SALAF (IBN HANHAL DAN IBN TAIMIYAH)
Sejarah Singkat Imam Hanbali
Beliau adalah
Abu Abdillah Ahmad bin Muhammad bin Hanbal bin Hilal bin Asad bin Idris bin
Abdullah bin Hayyan bin Abdullah bin Anas bin ‘Auf bin Qasith bin Mazin bin
Syaiban bin Dzuhl bin Tsa‘labah adz-Dzuhli asy-Syaibaniy. Nasab beliau
bertemu dengan nasab Nabi pada diri Nizar bin Ma‘d bin ‘Adnan. Yang berarti
bertemu nasab pula dengan nabi Ibrahim.
Ketika beliau
masih dalam kandungan, orang tua beliau pindah dari kota Marwa, tempat
tinggal sang ayah, ke kota Baghdad. Di kota itu beliau dilahirkan, tepatnya
pada bulan Rabi‘ul Awwal -menurut pendapat yang paling masyhur- tahun 164 H.
Ayah beliau,
Muhammad, meninggal dalam usia muda, 30 tahun, ketika beliau baru berumur
tiga tahun.

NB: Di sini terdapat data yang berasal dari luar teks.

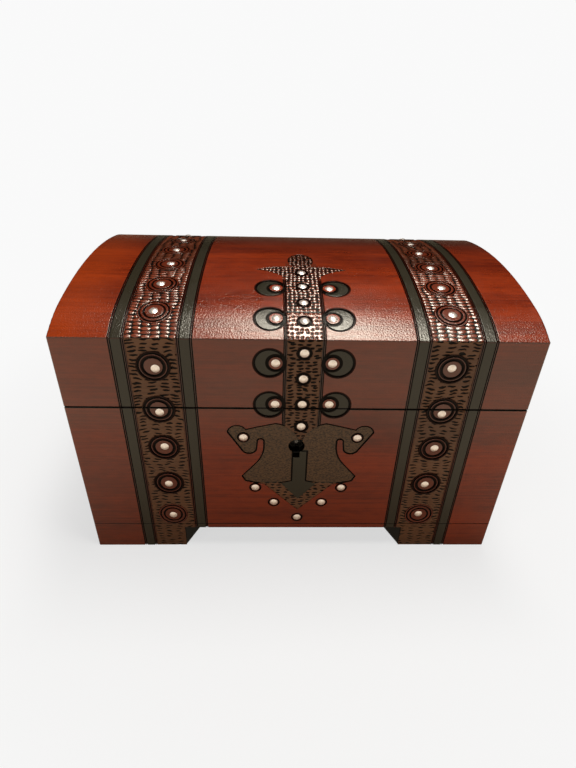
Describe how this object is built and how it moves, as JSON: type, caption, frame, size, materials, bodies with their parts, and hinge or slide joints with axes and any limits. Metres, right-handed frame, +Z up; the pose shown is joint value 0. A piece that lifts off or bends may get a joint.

Kakek beliau, Hanbal, berpindah ke wilayah Kharasan dan menjadi
wali kota Sarkhas pada masa pemeritahan Bani Umawiyyah, kemudian bergabung ke
dalam barisan pendukung Bani ‘Abbasiyah dan karenanya ikut merasakan
penyiksaan dari Bani Umawiyyah. Disebutkan bahwa dia dahulunya adalah seorang
panglima.
Masa Menuntut Ilmu
Imam Ahmad
tumbuh dewasa sebagai seorang anak yatim. Ibunya, Shafiyyah binti Maimunah
binti ‘Abdul Malik asy-Syaibaniy, berperan penuh dalam mendidik dan
membesarkan beliau. Untungnya, sang ayah meninggalkan untuk mereka dua buah
rumah di kota Baghdad. Yang sebuah mereka tempati sendiri, sedangkan yang
sebuah lagi mereka sewakan dengan harga yang sangat murah. Dalam hal ini,
keadaan beliau sama dengan keadaan syaikhnya, Imam Syafi‘i, yang yatim dan
miskin, tetapi tetap mempunyai semangat yang tinggi. Keduanya juga memiliki
ibu yang mampu mengantar mereka kepada kemajuan dan kemuliaan.
Beliau
mendapatkan pendidikannya yang pertama di kota Baghdad. Saat itu, kota Bagdad
telah menjadi pusat peradaban dunia Islam, yang penuh dengan manusia yang
berbeda asalnya dan beragam kebudayaannya, serta penuh dengan beragam jenis
ilmu pengetahuan. Di sana tinggal para qari’, ahli hadits, para sufi, ahli
bahasa, filosof, dan sebagainya.
Setamatnya
menghafal Alquran dan mempelajari ilmu-ilmu bahasa Arab di al-Kuttab saat
berumur 14 tahun, beliau melanjutkan pendidikannya ke ad-Diwan. Beliau terus
menuntut ilmu dengan penuh azzam yang tinggi dan tidak mudah goyah. Sang ibu
banyak membimbing dan memberi beliau dorongan semangat. Tidak lupa dia
mengingatkan beliau agar tetap memperhatikan keadaan diri sendiri, terutama
dalam masalah kesehatan. Tentang hal itu beliau pernah bercerita, “Terkadang
aku ingin segera pergi pagi-pagi sekali mengambil (periwayatan) hadits,
tetapi Ibu segera mengambil pakaianku dan berkata, ‘Bersabarlah dulu. Tunggu
sampai adzan berkumandang atau setelah orang-orang selesai shalat subuh.’”
Perhatian
beliau saat itu memang tengah tertuju kepada keinginan mengambil hadits dari
para perawinya. Beliau mengatakan bahwa orang pertama yang darinya beliau
mengambil hadits adalah al-Qadhi Abu Yusuf, murid/rekan Imam Abu Hanifah.
Imam Ahmad
tertarik untuk menulis hadits pada tahun 179 saat berumur 16 tahun. Beliau
terus berada di kota Baghdad mengambil hadits dari syaikh-syaikh hadits kota
itu hingga tahun 186. Beliau melakukan mulazamah kepada syaikhnya, Hasyim bin
Basyir bin Abu Hazim al-Wasithiy hingga syaikhnya tersebut wafat tahun 183.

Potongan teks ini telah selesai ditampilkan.